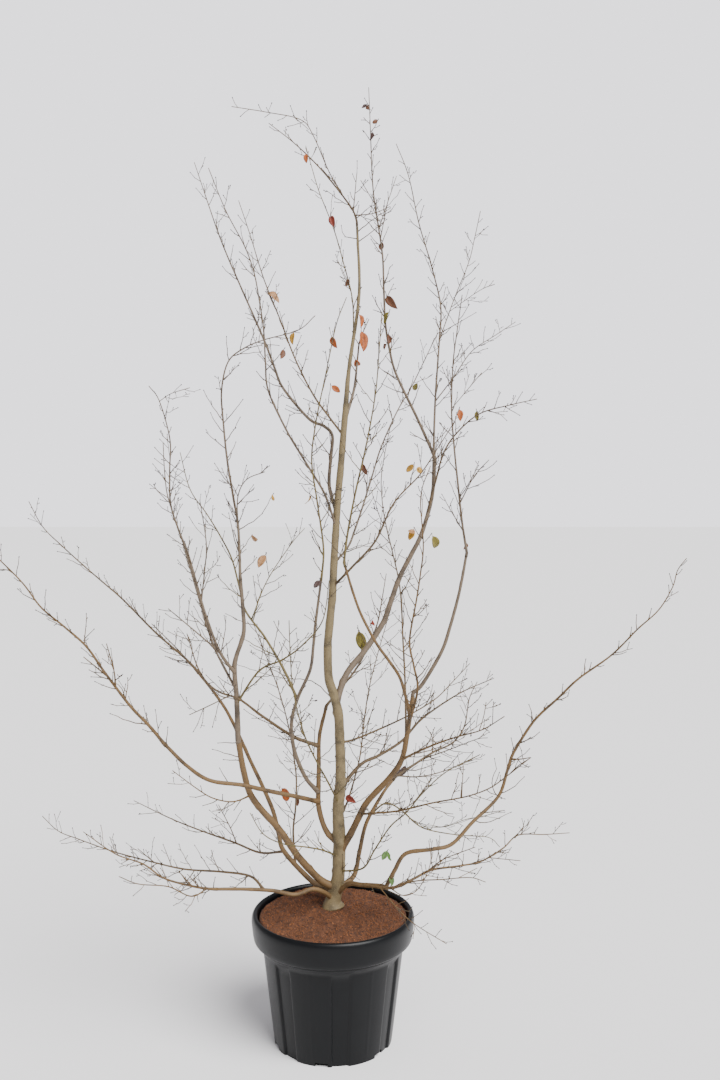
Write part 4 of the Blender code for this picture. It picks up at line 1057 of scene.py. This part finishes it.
def finish_piece(thing, nodes):
    """The piece, riding on the body, standing for the nodes."""
    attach(thing, BODY)
    if nodes:
        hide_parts(*nodes)
    return thing


def bark_relief(seed, length):
    """Low waves, ring-like scars at even gaps, and a few knots."""
    rng = random.Random(seed)
    phase = [rng.uniform(0, math.tau) for _ in range(5)]
    gap = rng.uniform(*SCARS_APART)
    knots = [(rng.uniform(0.03, max(0.04, length)), rng.uniform(0, math.tau), rng.uniform(*KNOT_HEIGHT))
             for _ in range(max(1, int(length / KNOTS_APART)))]

    def relief(along, turn):
        total = 0.0
        for (height, waves, turns), start in zip(WAVES, phase):
            total = total + height * np.sin(waves * along + turns * turn + start)
        total = total + (GRAIN_HEIGHT * np.sin(7 * turn + 23 * along + phase[2])
                         * np.sin(190 * along + phase[3]))
        from_scar = (along + phase[4] * CM) % gap - gap / 2
        total = total + SCAR_HEIGHT * np.exp(-((from_scar / SCAR_WIDTH) ** 2))
        for place, angle, height in knots:
            off = (turn - angle + math.pi) % math.tau - math.pi
            total = total + height * np.exp(-((along - place) / KNOT_LENGTH) ** 2 - (off / KNOT_SPREAD) ** 2)
        return total

    return relief


def with_collar(line, radii, amount):
    """Radii swollen where a limb springs from its parent."""
    total = length_of(line) / COLLAR_LENGTH
    return [radius * (1 + amount * math.exp(-((share * total) ** 2)))
            for radius, share in zip(radii, lengths_along(line))]


class Maker:
    """Adds nodes to one tree in few words."""

    def __init__(self, tree):
        self.tree = tree

    def node(self, kind, inputs=(), **settings):
        """A node with its settings, and each input given a value or linked to a socket."""
        made = self.tree.nodes.new(kind)
        for key, value in settings.items():
            setattr(made, key, value)
        for key, value in dict(inputs).items():
            if isinstance(value, bpy.types.NodeSocket):
                self.tree.links.new(value, made.inputs[key])
            else:
                made.inputs[key].default_value = value
        return made

    def mix(self, factor, first, second):
        """A blend of two colours."""
        return self.node("ShaderNodeMix", {0: factor, 6: first, 7: second}, data_type="RGBA").outputs[2]

    def ramp(self, value, low, high):
        """A value's place between low and high, from 0 to 1."""
        made = self.node("ShaderNodeMapRange", {"Value": value, "From Min": low, "From Max": high})
        return made.outputs["Result"]


def new_tree(name, kind, inputs, outputs):
    """A node group with its named sockets, its maker and its two end nodes."""
    tree = bpy.data.node_groups.new(name, kind)
    for side, rows in (("INPUT", inputs), ("OUTPUT", outputs)):
        for socket, socket_kind in rows:
            tree.interface.new_socket(name=socket, in_out=side, socket_type="NodeSocket" + socket_kind)
    make = Maker(tree)
    return tree, make, make.node("NodeGroupInput").outputs, make.node("NodeGroupOutput").inputs


@lru_cache(maxsize=1)
def grain_group():
    """Mottled grain: a colour that varies over the surface, a roughness and a height."""
    inputs = [(name, "Color") for name in ("Base", "Dark", "Light")]
    inputs += [(name, "Float") for name in ("Patch Scale", "Speck Scale", "Rough")]
    outputs = (("Colour", "Color"), ("Roughness", "Float"), ("Height", "Float"))
    tree, make, given, out = new_tree("mottled_grain", "ShaderNodeTree", inputs, outputs)
    place = make.node("ShaderNodeTexCoord").outputs["Object"]
    patch = make.node("ShaderNodeTexNoise",
                      {"Vector": place, "Scale": given["Patch Scale"], "Detail": PATCH_DETAIL})
    speck = make.node("ShaderNodeTexNoise",
                      {"Vector": place, "Scale": given["Speck Scale"], "Detail": SPECK_DETAIL})
    dark = make.mix(make.ramp(patch.outputs["Fac"], *PATCH_EDGE), given["Base"], given["Dark"])
    light = make.mix(make.ramp(speck.outputs["Fac"], *SPECK_EDGE), dark, given["Light"])
    rough = make.node("ShaderNodeMath", {0: speck.outputs["Fac"], 1: SPECK_ROUGH, 2: given["Rough"]},
                      operation="MULTIPLY_ADD")
    made = {"Colour": light, "Roughness": rough.outputs[0], "Height": speck.outputs["Fac"]}
    for socket, value in made.items():
        tree.links.new(value, out[socket])
    return tree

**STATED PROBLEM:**
Write out all the data again, exactly as it appears.

**SOLVED PROBLEM:**
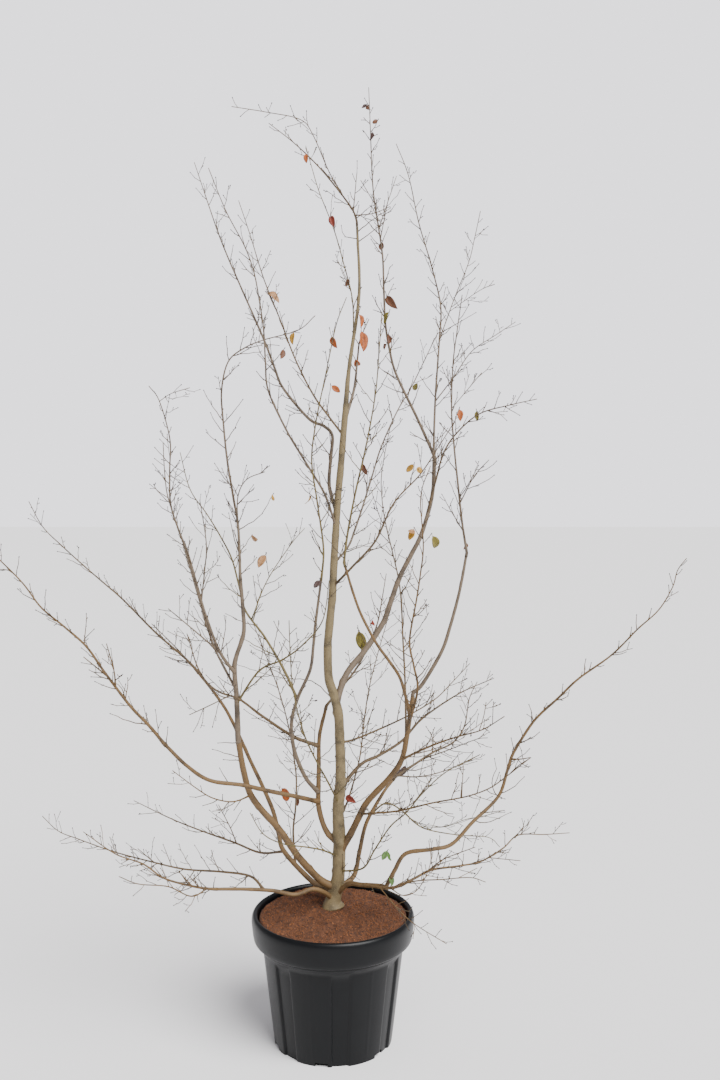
Write part 4 of the Blender code for this picture. It picks up at line 1057 of scene.py. This part finishes it.
def finish_piece(thing, nodes):
    """The piece, riding on the body, standing for the nodes."""
    attach(thing, BODY)
    if nodes:
        hide_parts(*nodes)
    return thing


def bark_relief(seed, length):
    """Low waves, ring-like scars at even gaps, and a few knots."""
    rng = random.Random(seed)
    phase = [rng.uniform(0, math.tau) for _ in range(5)]
    gap = rng.uniform(*SCARS_APART)
    knots = [(rng.uniform(0.03, max(0.04, length)), rng.uniform(0, math.tau), rng.uniform(*KNOT_HEIGHT))
             for _ in range(max(1, int(length / KNOTS_APART)))]

    def relief(along, turn):
        total = 0.0
        for (height, waves, turns), start in zip(WAVES, phase):
            total = total + height * np.sin(waves * along + turns * turn + start)
        total = total + (GRAIN_HEIGHT * np.sin(7 * turn + 23 * along + phase[2])
                         * np.sin(190 * along + phase[3]))
        from_scar = (along + phase[4] * CM) % gap - gap / 2
        total = total + SCAR_HEIGHT * np.exp(-((from_scar / SCAR_WIDTH) ** 2))
        for place, angle, height in knots:
            off = (turn - angle + math.pi) % math.tau - math.pi
            total = total + height * np.exp(-((along - place) / KNOT_LENGTH) ** 2 - (off / KNOT_SPREAD) ** 2)
        return total

    return relief


def with_collar(line, radii, amount):
    """Radii swollen where a limb springs from its parent."""
    total = length_of(line) / COLLAR_LENGTH
    return [radius * (1 + amount * math.exp(-((share * total) ** 2)))
            for radius, share in zip(radii, lengths_along(line))]


class Maker:
    """Adds nodes to one tree in few words."""

    def __init__(self, tree):
        self.tree = tree

    def node(self, kind, inputs=(), **settings):
        """A node with its settings, and each input given a value or linked to a socket."""
        made = self.tree.nodes.new(kind)
        for key, value in settings.items():
            setattr(made, key, value)
        for key, value in dict(inputs).items():
            if isinstance(value, bpy.types.NodeSocket):
                self.tree.links.new(value, made.inputs[key])
            else:
                made.inputs[key].default_value = value
        return made

    def mix(self, factor, first, second):
        """A blend of two colours."""
        return self.node("ShaderNodeMix", {0: factor, 6: first, 7: second}, data_type="RGBA").outputs[2]

    def ramp(self, value, low, high):
        """A value's place between low and high, from 0 to 1."""
        made = self.node("ShaderNodeMapRange", {"Value": value, "From Min": low, "From Max": high})
        return made.outputs["Result"]


def new_tree(name, kind, inputs, outputs):
    """A node group with its named sockets, its maker and its two end nodes."""
    tree = bpy.data.node_groups.new(name, kind)
    for side, rows in (("INPUT", inputs), ("OUTPUT", outputs)):
        for socket, socket_kind in rows:
            tree.interface.new_socket(name=socket, in_out=side, socket_type="NodeSocket" + socket_kind)
    make = Maker(tree)
    return tree, make, make.node("NodeGroupInput").outputs, make.node("NodeGroupOutput").inputs


@lru_cache(maxsize=1)
def grain_group():
    """Mottled grain: a colour that varies over the surface, a roughness and a height."""
    inputs = [(name, "Color") for name in ("Base", "Dark", "Light")]
    inputs += [(name, "Float") for name in ("Patch Scale", "Speck Scale", "Rough")]
    outputs = (("Colour", "Color"), ("Roughness", "Float"), ("Height", "Float"))
    tree, make, given, out = new_tree("mottled_grain", "ShaderNodeTree", inputs, outputs)
    place = make.node("ShaderNodeTexCoord").outputs["Object"]
    patch = make.node("ShaderNodeTexNoise",
                      {"Vector": place, "Scale": given["Patch Scale"], "Detail": PATCH_DETAIL})
    speck = make.node("ShaderNodeTexNoise",
                      {"Vector": place, "Scale": given["Speck Scale"], "Detail": SPECK_DETAIL})
    dark = make.mix(make.ramp(patch.outputs["Fac"], *PATCH_EDGE), given["Base"], given["Dark"])
    light = make.mix(make.ramp(speck.outputs["Fac"], *SPECK_EDGE), dark, given["Light"])
    rough = make.node("ShaderNodeMath", {0: speck.outputs["Fac"], 1: SPECK_ROUGH, 2: given["Rough"]},
                      operation="MULTIPLY_ADD")
    made = {"Colour": light, "Roughness": rough.outputs[0], "Height": speck.outputs["Fac"]}
    for socket, value in made.items():
        tree.links.new(value, out[socket])
    return tree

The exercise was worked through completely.